Reputation: 135
I'm looking for a regex expression that only returns words in Title Case (where only the first letter is capitalized) from a given sentence or paragraph.
If the paragraph is:
France’s last serious attempt at ambitious economic reform, an overhaul of pensions and social security, was in the mid-1990s under President Jacques Chirac.

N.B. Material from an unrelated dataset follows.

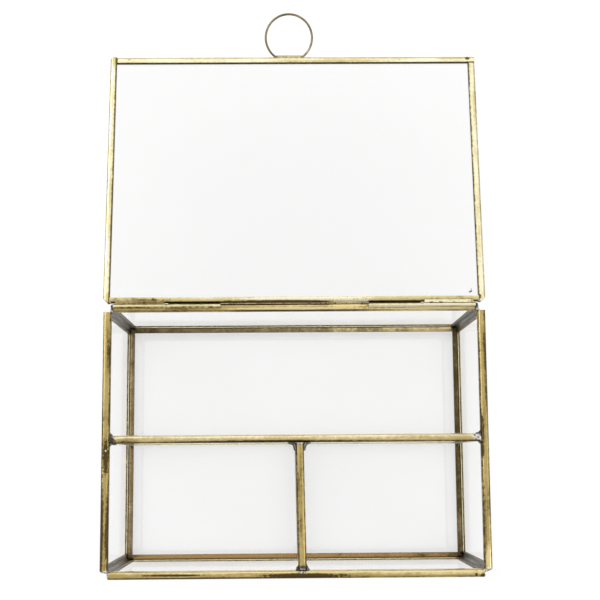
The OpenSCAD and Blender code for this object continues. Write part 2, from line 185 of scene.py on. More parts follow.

I'd like it to match France
, President
, Jacques
and Chirac
.
(I'm writing in Python 3)
Upvotes: 1
Views: 914
Reputation: 91415
To deal with any language letters, use unicode properties:
re.findall(r"\b\p{Lu}\p{Ll}+", inputLine)
where
\p{Lu}
stands for any uppercase letter in any language\p{Ll}
stands for any lowercase letter in any languageUpvotes: 0
Reputation: 425033
Use a word boundary, a capital letter, then as many lowercase letters as follow:
\b[A-Z][a-z]+
Like this:
titleWords = re.findall(r"\b[A-Z][a-z]+", line)
See live demo.
Note that +
(at least 1) is preferable to *
(0 or more) so you don't match single-capital-letter words, like "I"
and "A"
.
The word boundary isn't really necessary, but prevents matching camelcase words like "mySpace"
which shouln't happen in regular text anyway, so you could probably remove \b
without ill effect.
Upvotes: 1
Reputation: 6783
Depending on the regex-flavour, the results may differ.
For PCRE, I suggest:
/\b[A-Z][a-z]*\b/
Upvotes: 0